I do need the decrypt method because the passwords are sent via HTTP to a remote server for authentication.


Again, that's not how to do it.

HTTP isn't a secure protocol.

You should never have to decrypt anything ... compare hashes to hashes.

If you need to securely send messages, look at SSL -- the public key/private key system used for HTTPS.

So, i know its almost been a year since i made this post but i do have a relevant update. I once again had the need for a encrypting and decrypting function that worked along the lines of a key and lock... Remembering this post i came back to look at the feedback and completely redid the script.

Using the advice that Diesch gave me i looked more into those types of cryptology. I then stumbled across an intersting article on something called "One-Time Pad (http://en.wikipedia.org/wiki/One-time_pad)" which was used in world war 2 to send information ... etc (you don't need a war lesson) ...

Anyways here is what i have come-up with now:


c=""
for x in range(32,127): c+=chr(x)

def encrypt(s, k):
s2=[c.find(v) for v in s]

k2=[]
i=0
while len(k2) != len(s):
if i >= len(k):
i = 0
k2.append(c.find(k[i]))
i+=1

r=[c[(j+k)%len(c)] for j,k in zip(s2,k2)]
return "".join(r)

def decrypt(r, k):
r2=[c.find(v) for v in r]

k2=[]
i=0
while len(k2) != len(r):
if i >= len(k):
i = 0
k2.append(c.find(k[i]))
i+=1

s=[c[(j-k)%len(c)] for j,k in zip(r2,k2)]
return "".join(s)

key = "thisKey"
value = "thisPassword"
enc = encrypt(value, key)
dec = decrypt(enc, key)
print "Original String: %s\nKey: %s\nHash: %s\nDecrypted String: %s\nEqual?: %s"%(value, key, enc, dec, value==dec)

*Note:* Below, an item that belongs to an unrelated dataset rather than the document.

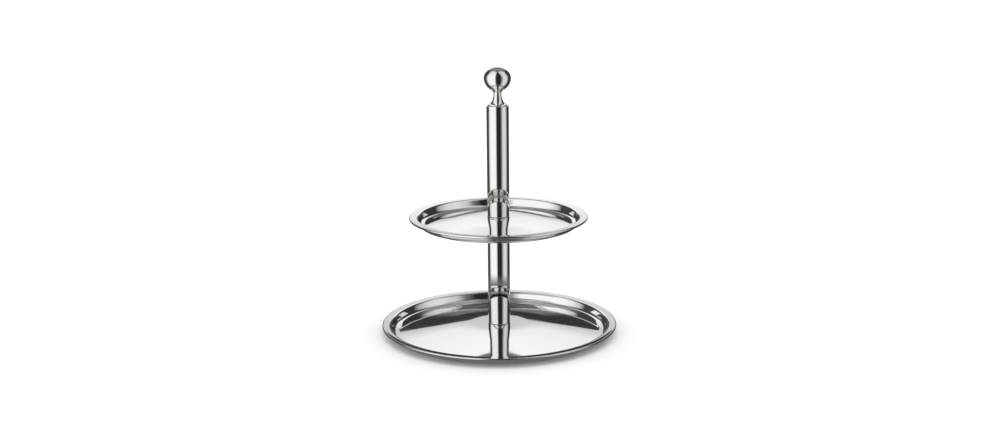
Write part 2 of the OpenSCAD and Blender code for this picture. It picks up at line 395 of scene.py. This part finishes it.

Original String: thisPassword
Key: thisKey
Hash: iQSg{Gmh`Yf0
Decrypted String: thisPassword
Equal?: True
It works for ascii values from 32 [Space] to 126 [~]

Your code is too complicated IMHO. When dealing with security, your code must be strictly KISS-compliant.

Also, for your OTP to be effective, it needs to be 1) the same length as the plaintest, and 2) perfectly random. If your OTP is shorter than the plaintext, you have a Vigenère cipher. If your OTP is not random, you are vulnerable to statistical and dictionary attacks.

And of course, in "One-Time Pad", there is "One-Time". A single mask may only be used once. Otherwise, you are once again vulnerable to statistical attacks, and a single known-plaintext attack will totally destroy it.

Thanks for the reply :)

Im not sure what you mean by complicated? I thought i kept it relatively simple.

I added the different length compatibility so that it would not restrict the passwords or keys. Is there any way i could have such a method without compromising the integrity of the OTP?

Thanks
~Cody

Im not sure what you mean by complicated? I thought i kept it relatively simple.

The goal is to be able to prove (in the mathematical sense) that the algorithm does what it's supposed to do. That would really not be trivial with your code.


I added the different length compatibility so that it would not restrict the passwords or keys. Is there any way i could have such a method without compromising the integrity of the OTP?


No. But as I said, the length is not really your main concern here. The fact that your key is not random and that you're probably using the same one several times is much more serious.